Two years in the life of a GE Researcher
My GE interview took place in the fall of 2003 (roughly one month before I was to defend my dissertation). I had a couple of academic and one other industrial research offer in hand and I decided to interview at GE against the advice of a faculty member friend. He had some experience with ‘Big Corporate America’ and it left a bad taste in his mouth. When I came onto campus at GRC in Niskayuna I came with the idea that I was going to satisfy my curiosity about GE and leave knowing I was going to take one of the other jobs.
The interview consisted of a seminar about my research followed by several personal interviews with people in PDS (the lab I work in) and the global technology leader. The first thing I noticed about the people here at the center was their amazing curiosity. During my seminar presentation people actively followed my work, asking many deep questions about my research. Here was a group of people I just met who were interested in me, and voraciously curious about my research. This was significantly different from all of my other interviews in the industry, which seemed less like an active exchange of ideas and more like the speed round on Jeopardy. The seminar ran long (which I have since learned is not unusual) and the personal interviews began.

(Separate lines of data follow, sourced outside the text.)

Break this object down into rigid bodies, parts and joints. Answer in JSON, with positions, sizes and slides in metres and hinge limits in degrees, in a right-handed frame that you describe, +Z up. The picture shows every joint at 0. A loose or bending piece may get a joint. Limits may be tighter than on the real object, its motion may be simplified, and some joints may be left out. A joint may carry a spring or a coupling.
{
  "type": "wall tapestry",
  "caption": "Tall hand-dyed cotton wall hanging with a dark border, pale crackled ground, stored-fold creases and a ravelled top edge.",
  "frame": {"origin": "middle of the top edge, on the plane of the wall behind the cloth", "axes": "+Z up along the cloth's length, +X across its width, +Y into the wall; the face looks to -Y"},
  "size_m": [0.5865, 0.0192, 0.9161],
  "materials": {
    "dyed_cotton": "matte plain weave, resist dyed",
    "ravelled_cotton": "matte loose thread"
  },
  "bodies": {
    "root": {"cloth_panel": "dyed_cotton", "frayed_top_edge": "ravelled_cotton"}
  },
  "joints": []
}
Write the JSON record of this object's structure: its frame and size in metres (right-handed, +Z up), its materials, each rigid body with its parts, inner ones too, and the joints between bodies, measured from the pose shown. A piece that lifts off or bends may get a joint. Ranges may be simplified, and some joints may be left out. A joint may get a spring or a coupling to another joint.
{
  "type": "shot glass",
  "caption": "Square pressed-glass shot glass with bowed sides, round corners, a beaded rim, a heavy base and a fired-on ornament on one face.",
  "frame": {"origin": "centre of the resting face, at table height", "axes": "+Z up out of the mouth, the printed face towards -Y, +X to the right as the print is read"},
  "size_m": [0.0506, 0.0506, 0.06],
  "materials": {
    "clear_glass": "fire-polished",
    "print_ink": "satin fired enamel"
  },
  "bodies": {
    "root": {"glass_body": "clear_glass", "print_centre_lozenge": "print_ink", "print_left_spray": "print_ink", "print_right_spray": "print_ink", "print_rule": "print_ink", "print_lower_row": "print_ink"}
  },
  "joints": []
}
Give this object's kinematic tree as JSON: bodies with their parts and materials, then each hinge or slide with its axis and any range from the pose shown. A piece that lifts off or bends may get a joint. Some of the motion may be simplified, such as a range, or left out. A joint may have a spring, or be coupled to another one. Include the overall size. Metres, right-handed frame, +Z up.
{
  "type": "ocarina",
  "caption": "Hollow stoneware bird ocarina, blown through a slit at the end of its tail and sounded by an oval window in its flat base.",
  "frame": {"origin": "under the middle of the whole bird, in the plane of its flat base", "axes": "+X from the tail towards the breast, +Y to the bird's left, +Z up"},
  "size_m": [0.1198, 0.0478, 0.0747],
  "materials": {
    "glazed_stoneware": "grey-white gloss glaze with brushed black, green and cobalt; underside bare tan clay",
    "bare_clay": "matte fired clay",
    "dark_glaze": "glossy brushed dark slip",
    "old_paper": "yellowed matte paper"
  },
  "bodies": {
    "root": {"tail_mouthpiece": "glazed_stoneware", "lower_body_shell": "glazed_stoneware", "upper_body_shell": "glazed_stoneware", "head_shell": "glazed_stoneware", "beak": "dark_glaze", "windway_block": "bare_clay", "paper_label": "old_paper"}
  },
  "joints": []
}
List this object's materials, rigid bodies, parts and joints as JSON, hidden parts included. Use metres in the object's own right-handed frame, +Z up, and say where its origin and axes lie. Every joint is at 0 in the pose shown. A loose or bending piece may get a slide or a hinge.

I came with many questions about the ‘GE corporate culture’. Collaboration and curiosity were on my mind. At every turn I was amazed by the openness and candor of the people I met. These were real scientists with real curiosity. I left that day hoping that I would be offered an opportunity to work with the inquisitive, passionate researchers I had met there.
The next few months were a blur. Offer letter, dissertation defense, moving my family to Upstate New York, and the holidays (I took a full 2 weeks off before I started work).
In early January 2004 I began working at the Center. I was asked to provide technical support to a new company on a telematics product they were selling called VeriWise. Within a few months I had made myself familiar with the product and participated in the invention of an antenna (patent pending).
My project leader then asked me if I would mind going to Australia to test this tracking system on shipping containers. MIND? I jumped at the chance to have such an adventure. In addition to high adventure, this trip also offered an opportunity to find the answer to a burning question I have had for years about my bathtub and the Coriolis effect.
In no time, a friend and colleague and I were on a plane to the other side of the world. In 8 days of extremely hard work (and at least 3 all-nighters) we had worked out all the technical kinks and the containers were fast on their way home to the US. It’s then I learned a valuable lesson about the hard working people in my lab (many of whom spent many hours on the phone with me working on this global installation). They know how to work hard – and they know how to have fun.
This trip was only the first of many adventures I have had here at GE with my coworkers in the Pervasive Decisioning Systems Lab. In the next 18 months I would, among many other things: meet hundreds of customers, visit mission control for a satellite company, make two presentations to the president and CEO of a GE business, go to several conferences, take a cruse on Lake George with a hundred of my coworkers, go a white water rafting down the upper Hudson river, and participate in the successful launch of a new GE business.
Through all the hard work and adventure over the last two years I have gotten a sense that the leadership here at the center is truly concerned about my career and my happiness. I have had many discussions with my manager about how I can use GE to best serve my career and how my career can best serve GE. I am confident that the next two years will be as rewarding and exciting as the last.

So, did you successfully test that Coriolis effect?